Cash, crypto and contraband – the works.
In unbelievable scenes, Spain’s National Police, backed by EUROPOL and EUROJUST, swooped on a web of luxury and illegality. The secret January raids – now revealed – saw over 250 officers hit 13 locations across Spain and Belgium in a coordinated blitz, nabbing 17 suspects, seizing mountains of loot and blowing apart a money-moving machine that had slipped under the radar for years.
Among the spoils?
€205,000 in hard cash
€183,000 in crypto
18 flash motors worth €207,000
10 posh properties worth a jaw-dropping €2.5 million
Designer handbags topping €230,000
Luxury cigars valued at an eyebrow-raising €622,000
Fine wines worth over €7,000
Jewels, watches, gadgets – you name it
The gang’s operation, hailed as ‘the most powerful hawala network ever uncovered in Europe’ by UDEF investigators, was a tale of two mafias: one Arabic-rooted crew collecting cash worldwide, and one Chinese-based arm pumping the money into Spain – all while dodging official financial systems and pocketing fat profits in crypto.
The age-old trick with a modern twist
The hawala method, centuries-old and virtually untraceable, operates like a handshake banking system – no paper trail, no bank account, just trusted middlemen, called hawaladars, scribbling notes, pinging encrypted messages and moving millions under the noses of authorities.
Here, the Arabic faction acted as global collectors, scooping up dirty dosh from all corners and funnelling it into Spain.
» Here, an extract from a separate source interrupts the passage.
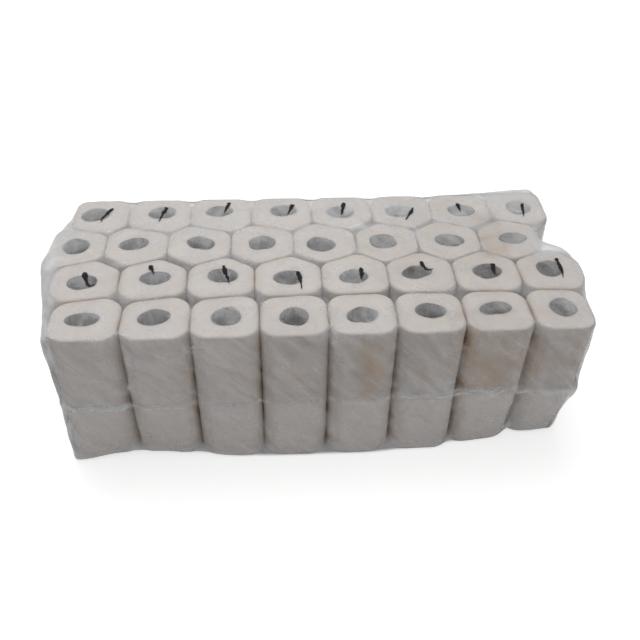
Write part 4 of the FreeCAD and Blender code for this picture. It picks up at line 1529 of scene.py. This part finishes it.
def white_room(sky):
    """A world that is white to look at. How much it lights the pack is set apart from that."""
    world = bpy.data.worlds.new("white_room")
    bpy.context.scene.world = world
    world.use_nodes = True
    tree = world.node_tree
    tree.nodes.clear()
    light = add_node(tree, "ShaderNodeMix", {0: seen_directly(tree), 2: sky, 3: 1.0})
    white = add_node(tree, "ShaderNodeBackground", {
        "Color": srgb("FFFFFF"), "Strength": light.outputs[0]})
    output = add_node(tree, "ShaderNodeOutputWorld", {"Surface": white.outputs["Background"]})
    output.is_active_output = True


def place_camera(lens):
    """The camera, from its place and the way it faces."""
    pitch, yaw, roll = (math.radians(a) for a in (CAMERA_PITCH, CAMERA_YAW, CAMERA_ROLL))
    ahead = Vector((math.sin(yaw) * math.cos(pitch), math.cos(yaw) * math.cos(pitch),
                    -math.sin(pitch)))
    right = Vector((math.cos(yaw), -math.sin(yaw), 0))
    up = right.cross(ahead)
    across = right * math.cos(roll) + up * math.sin(roll)
    upright = up * math.cos(roll) - right * math.sin(roll)
    camera = add_object("studio_camera", bpy.data.cameras.new("studio_camera"))
    camera.data.lens = lens
    camera.data.sensor_width = 36
    place = Matrix((across, upright, -ahead)).transposed().to_4x4()
    place.translation = Vector(CAMERA_PLACE)
    camera.matrix_world = place
    bpy.context.scene.camera = camera


def lamp(name, place, target, size, power):
    """A square soft lamp that faces a point."""
    data = bpy.data.lights.new(name, "AREA")
    data.energy = power
    data.size = size
    lit = add_object(name, data)
    lit.location = place
    lit.rotation_euler = (Vector(target) - Vector(place)).to_track_quat("-Z", "Y").to_euler()


# ---------------------------------------------------------------- add-on

class TOWELPACK_OT_rolls(bpy.types.Operator):
    """Make the 32 pressed paper towel rolls"""
    bl_idname = "towelpack.rolls"
    bl_label = "Rolls"

    def execute(self, context):
        make_rolls(context.scene.roll_settings)
        return {"FINISHED"}


class TOWELPACK_OT_cores(bpy.types.Operator):
    """Make the squashed cardboard cores of the rolls"""
    bl_idname = "towelpack.cores"
    bl_label = "Cores"

    def execute(self, context):
        make_cores(context.scene.roll_settings)
        return {"FINISHED"}


class TOWELPACK_OT_wrap(bpy.types.Operator):
    """Make the upper and lower film of the wrap"""
    bl_idname = "towelpack.wrap"
    bl_label = "Wrap"

    def execute(self, context):
        make_wrap(context.scene.wrap_settings)
        return {"FINISHED"}


class TOWELPACK_OT_pen_marks(bpy.types.Operator):
    """Make the felt pen strokes on the film"""
    bl_idname = "towelpack.pen_marks"
    bl_label = "Pen marks"

    def execute(self, context):
        make_pen_marks(context.scene.wrap_settings)
        return {"FINISHED"}


class TOWELPACK_OT_stage(bpy.types.Operator):
    """Make the floor, the lamps and the camera"""
    bl_idname = "towelpack.stage"
    bl_label = "Stage"

    def execute(self, context):
        make_stage(context.scene.stage_settings)
        return {"FINISHED"}


class TOWELPACK_PT_panel(bpy.types.Panel):
    """Sizes, colours and the steps that make the pack"""
    bl_idname = "TOWELPACK_PT_panel"
    bl_label = "Towel pack"
    bl_space_type = "VIEW_3D"
    bl_region_type = "UI"
    bl_category = "Towel pack"

    def draw(self, context):
        for settings, operators in (
            (context.scene.roll_settings, (TOWELPACK_OT_rolls, TOWELPACK_OT_cores)),
            (context.scene.wrap_settings, (TOWELPACK_OT_wrap, TOWELPACK_OT_pen_marks)),
            (context.scene.stage_settings, (TOWELPACK_OT_stage,)),
        ):
            box = self.layout.box()
            for name in type(settings).__annotations__:
                box.prop(settings, name)
            for operator in operators:
                box.operator(operator.bl_idname)


CLASSES = (
    RollSettings, WrapSettings, StageSettings, TOWELPACK_OT_rolls, TOWELPACK_OT_cores,
    TOWELPACK_OT_wrap, TOWELPACK_OT_pen_marks, TOWELPACK_OT_stage, TOWELPACK_PT_panel,
)


def register():
    for cls in CLASSES:
        bpy.utils.register_class(cls)
    scene = bpy.types.Scene
    scene.roll_settings = bpy.props.PointerProperty(type=RollSettings)
    scene.wrap_settings = bpy.props.PointerProperty(type=WrapSettings)
    scene.stage_settings = bpy.props.PointerProperty(type=StageSettings)


def unregister():
    scene = bpy.types.Scene
    del scene.roll_settings, scene.wrap_settings, scene.stage_settings
    for cls in reversed(CLASSES):
        bpy.utils.unregister_class(cls)


def main():
    register()
    bpy.ops.towelpack.rolls()
    bpy.ops.towelpack.cores()
    bpy.ops.towelpack.wrap()
    bpy.ops.towelpack.pen_marks()
    bpy.ops.towelpack.stage()


if __name__ == "__main__":
    main()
The Chinese faction? They played banker – dishing out the cash locally and collecting crypto as their cut. These money mules didn’t carry briefcases. No, they packed bundles into hidden compartments of their cars and drove it across Spain like some high-stakes Uber Eats for criminals.
Millions shifted in months
Investigators uncovered 32 transactions worth over €5.5 million in just three months. But that’s small change compared to what one ‘bridge address’ was hiding – $21 million channelled between June 2022 and September 2023.
The sheer scale led to a full-blown intelligence war room set up in Almeria, where Spain’s National Court (Juzgado de Instrucción No. 3) and the local Fiscalía monitored the action in real time via multiple screens. Police watched live as officers stormed homes and businesses in Madrid, Valencia, Malaga, Cadiz, Almeria and Belgium’s Antwerp, scooping up encrypted mobiles, laptops and digital ledgers that read like an underworld accountant’s diary.
Busted and behind bars
Out of the 17 arrested, 15 are now in jail, charged with money laundering and membership of a criminal organisation. According to reports, the Chinese branch – largely based in Madrid – was linked to human trafficking funds, while the Arabic faction was reinvesting profits into more illicit trades.
The hawaladar boss, described by EUROPOL as a ‘high-value target’, ran the books and assigned brokers to handle operations. His system was so slick it offered financial services to anyone: cartels, traffickers or even average Joes – no questions asked, just crypto and cash.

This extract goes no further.